The aerial photo shows terraces, new houses as well as new road network of a village in Wusheng county, Guang’an, southwest China’s Sichuan province, March 16, 2019. (Photo: People’s Daily Online)
Southwestern China’s Chongqing municipality, putting great efforts on attracting talents in rural areas, witnessed huge improvement in its rural revitalization work in recent years.
Xiong Xiong, a young designer of Chongqing Planning and Design Institute, was one of the many that are attracted to work in the rural part of the municipality.
He is among the first batch of Chongqing’s “village designers”, and started working at Huashi village, Jindai township of Chongqing’s Liangping district since last June.
Xiong, born in the urban area, gave all of him to the village in the past 9 months, from village planning, to the renovation of local water supply and lavatories. Though he has caught the sun when working in the village, he is happy about what he has done. “It’s worthy to do what I can for the villagers,” Xiong said.
Talent is the key to revitalizing China's rural areas. By thoroughly implements the guidance of the Communist Party of China Central Committee, Chongqing takes talent construction as a priority for the work of rural revitalization. It not only attracts professionals from other regions of the country, but also nurtures talents of its own.
Guiding talents to the rural areas, Chongqing has created a powerful force to revitalize the countryside.
Making full use of related policies such as poverty alleviation, Chongqing attracted over 8,900 rural talents back to their hometown to lead the locals for entrepreneur projects.
Meanwhile, Chongqing carried out a series of trainings for the villagers, hoping to turn them into professional farmers, young ranch owners, and e-commerce talents. A batch of rural entrepreneurs are playing their due roles in the countryside.
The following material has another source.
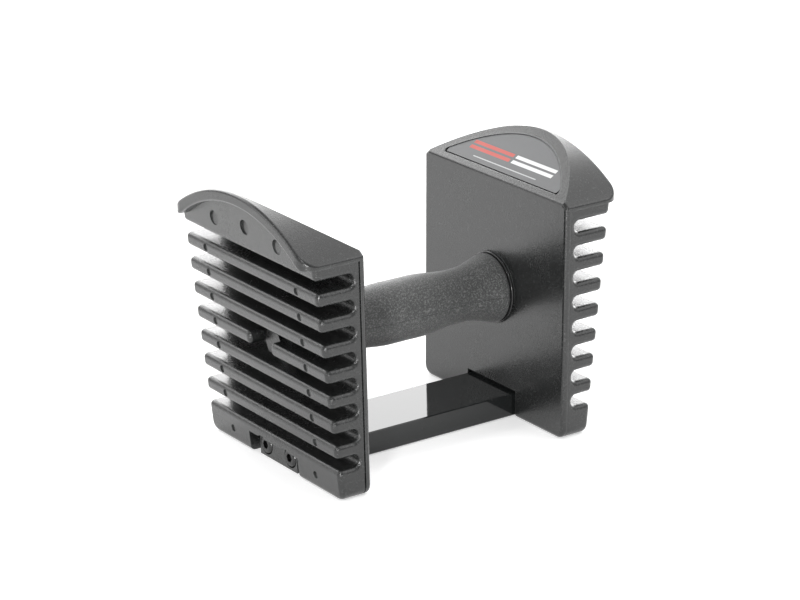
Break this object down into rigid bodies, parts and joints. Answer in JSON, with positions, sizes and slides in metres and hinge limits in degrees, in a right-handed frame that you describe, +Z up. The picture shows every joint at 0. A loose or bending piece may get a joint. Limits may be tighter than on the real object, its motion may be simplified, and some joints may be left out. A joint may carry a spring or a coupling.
{
  "type": "adjustable dumbbell handle core",
  "caption": "Handle core of a block-style adjustable dumbbell: waisted grip and flat base bar between two slotted plastic end blocks with arched hoods.",
  "frame": {"origin": "on the floor plane, midway between the two ends and midway across the width", "axes": "+X along the grip's axis, towards the right end; +Y across the object; +Z up"},
  "size_m": [0.186, 0.1194, 0.1419],
  "materials": {
    "block_plastic": "fine speckled satin, charcoal",
    "cover_plastic": "smooth satin, charcoal",
    "label_film": "satin grey film",
    "grip_rubber": "fine speckled charcoal rubber",
    "collar_plastic": "polished black",
    "bar_paint": "gloss black enamel on steel",
    "plain_steel": "zinc-plated steel",
    "black_steel": "black-oxide steel, glossy heads"
  },
  "bodies": {
    "root": {"left_end_block": "block_plastic", "right_end_block": "block_plastic", "left_face_cover": "cover_plastic", "right_face_cover": "cover_plastic", "left_label_plate": "label_film", "right_label_plate": "label_film", "left_tube_insert": "plain_steel", "right_tube_insert": "plain_steel", "left_handle_washer": "plain_steel", "right_handle_washer": "plain_steel", "left_lock_washer": "plain_steel", "right_lock_washer": "plain_steel", "left_handle_bolt": "black_steel", "right_handle_bolt": "black_steel", "left_grip_collar": "collar_plastic", "right_grip_collar": "collar_plastic", "left_bar_screws": "black_steel", "right_bar_screws": "black_steel", "handle_tube": "plain_steel", "grip_sleeve": "grip_rubber", "base_bar": "bar_paint"}
  },
  "joints": []
}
Zhang Youhua is one of the returnees. He rented a 200-hectare farming land and established an ecological agriculture in his hometown Yongchuan district of Chongqing.
His business did not go well at the very beginning, as the sales dropped after a peak in August. It even became a headache for him when he settled account at the year end.
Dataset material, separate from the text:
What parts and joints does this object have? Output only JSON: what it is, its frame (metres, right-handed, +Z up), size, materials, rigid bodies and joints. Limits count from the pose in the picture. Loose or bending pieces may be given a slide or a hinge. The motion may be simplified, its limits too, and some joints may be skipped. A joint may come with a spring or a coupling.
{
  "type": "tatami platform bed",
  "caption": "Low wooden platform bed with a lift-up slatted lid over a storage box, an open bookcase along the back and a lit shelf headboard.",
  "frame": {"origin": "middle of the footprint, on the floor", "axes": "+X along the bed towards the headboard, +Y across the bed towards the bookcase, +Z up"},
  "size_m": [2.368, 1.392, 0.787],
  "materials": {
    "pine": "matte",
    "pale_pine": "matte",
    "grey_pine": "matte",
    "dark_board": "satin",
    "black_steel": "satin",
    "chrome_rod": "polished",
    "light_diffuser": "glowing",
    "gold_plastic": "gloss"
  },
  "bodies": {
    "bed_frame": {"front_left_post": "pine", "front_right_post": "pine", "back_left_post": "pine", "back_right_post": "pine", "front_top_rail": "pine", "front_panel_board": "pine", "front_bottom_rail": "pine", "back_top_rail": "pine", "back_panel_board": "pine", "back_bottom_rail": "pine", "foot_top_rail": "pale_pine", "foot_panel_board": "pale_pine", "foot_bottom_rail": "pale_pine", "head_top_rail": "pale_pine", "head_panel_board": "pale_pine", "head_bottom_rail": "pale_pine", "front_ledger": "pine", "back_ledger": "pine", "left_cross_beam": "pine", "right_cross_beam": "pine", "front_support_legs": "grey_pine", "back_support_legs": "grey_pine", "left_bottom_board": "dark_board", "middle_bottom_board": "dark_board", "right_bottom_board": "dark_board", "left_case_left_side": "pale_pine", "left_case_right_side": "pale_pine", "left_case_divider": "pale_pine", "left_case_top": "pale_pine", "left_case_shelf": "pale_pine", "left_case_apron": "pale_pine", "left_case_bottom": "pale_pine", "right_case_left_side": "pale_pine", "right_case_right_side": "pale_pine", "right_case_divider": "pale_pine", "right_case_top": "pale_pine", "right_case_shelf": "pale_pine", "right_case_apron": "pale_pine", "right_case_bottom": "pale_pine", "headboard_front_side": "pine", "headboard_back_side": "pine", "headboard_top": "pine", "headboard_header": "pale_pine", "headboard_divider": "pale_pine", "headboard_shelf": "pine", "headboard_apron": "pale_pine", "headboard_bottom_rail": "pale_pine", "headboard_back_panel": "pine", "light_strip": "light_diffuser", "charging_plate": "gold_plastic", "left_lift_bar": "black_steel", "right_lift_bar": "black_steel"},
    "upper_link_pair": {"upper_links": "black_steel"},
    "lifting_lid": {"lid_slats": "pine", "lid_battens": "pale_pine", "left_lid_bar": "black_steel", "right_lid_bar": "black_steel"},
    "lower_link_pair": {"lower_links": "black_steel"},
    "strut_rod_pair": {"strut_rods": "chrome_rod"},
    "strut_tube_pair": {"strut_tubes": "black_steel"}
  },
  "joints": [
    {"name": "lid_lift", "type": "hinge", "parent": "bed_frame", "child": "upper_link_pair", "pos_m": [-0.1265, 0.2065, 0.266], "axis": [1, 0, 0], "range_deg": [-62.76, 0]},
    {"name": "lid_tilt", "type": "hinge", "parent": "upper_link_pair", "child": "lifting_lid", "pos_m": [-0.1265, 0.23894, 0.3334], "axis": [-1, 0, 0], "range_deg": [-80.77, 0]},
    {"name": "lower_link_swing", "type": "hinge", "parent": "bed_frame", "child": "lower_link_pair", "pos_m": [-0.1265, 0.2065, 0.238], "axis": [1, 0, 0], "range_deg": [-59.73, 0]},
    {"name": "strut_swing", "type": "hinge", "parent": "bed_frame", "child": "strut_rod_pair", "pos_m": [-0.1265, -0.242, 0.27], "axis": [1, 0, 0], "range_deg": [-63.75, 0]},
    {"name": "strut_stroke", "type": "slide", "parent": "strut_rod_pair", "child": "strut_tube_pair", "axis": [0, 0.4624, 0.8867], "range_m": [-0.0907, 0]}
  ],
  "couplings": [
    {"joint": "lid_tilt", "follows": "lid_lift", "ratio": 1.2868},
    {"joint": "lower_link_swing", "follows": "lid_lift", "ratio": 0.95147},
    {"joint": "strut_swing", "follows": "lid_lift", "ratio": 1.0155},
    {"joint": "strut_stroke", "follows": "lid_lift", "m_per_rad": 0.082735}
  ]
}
Fortunately, the agriculture committee of Yongchuan district recommended him to a training course, during which he received expert lectures and attended field investigations.
It largely broadened Zhang’s horizon. He built a workshop for processing lotus leaves, upgraded his ecological park, and made the park a base for tour study and research.
“Now I’m always kept busy by the business, and I have to recruit more villagers,” he said, adding that his gross income hit 20 million yuan last year.